Why the service provided by Technogroup suits Pistor

What was the unique selling point that led to Pistor choosing Technogroup? First and foremost, it was the prime cost-benefit ratio. Moreover, the decision was down to the fact that the Technogroup team suited the requirements of Pistor and was able to meet its expectations. “The SLA agreement with Technogroup sets out a 7/24/4 commitment, i.e. a service with an arrival time of four hours. For us, one of the important elements here is that a reaction time of 15 minutes following a fault alarm has been established. This gives all of us in the IT team a good feeling, because it means we’ll quickly have an experienced partner by our sides,” summarizes Alexander Wiget, a member of staff in Pistor’s system group. The other tasks covered by the Technogroup services include dealing with all warranty cases with manufacturers in the area of IT.

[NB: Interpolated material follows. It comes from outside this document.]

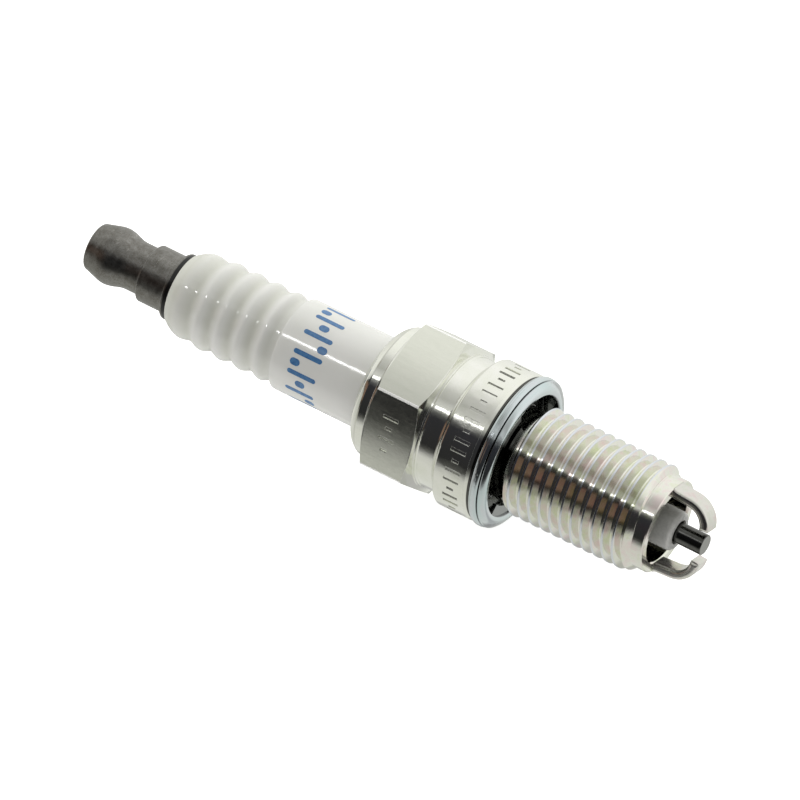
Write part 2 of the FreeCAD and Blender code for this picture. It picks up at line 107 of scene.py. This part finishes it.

“The cost-benefit ratio has to match up these days. It’s not the case that the best price gets the business, but rather the provider with the best cost-benefit. Offering all the services from one source is one argument that will continue to grow in significance in future. As far as availability is concerned, IT systems are ubiquitous and are fail-proof per se, but that’s only part of the story. If there is then a problem and a service is required, the whole process has to work well. If there is a blip in the process, then it can cause real problems. Today’s using customer is weary and often doesn’t have the competence or the resources to communicate with and coordinate the individual partners involved in the process, meaning there are often delays or even stoppages. To ensure this doesn’t happen, we take responsibility here,” explains Charles Gubler, Managing Director of the Technogroup AG/Switzerland.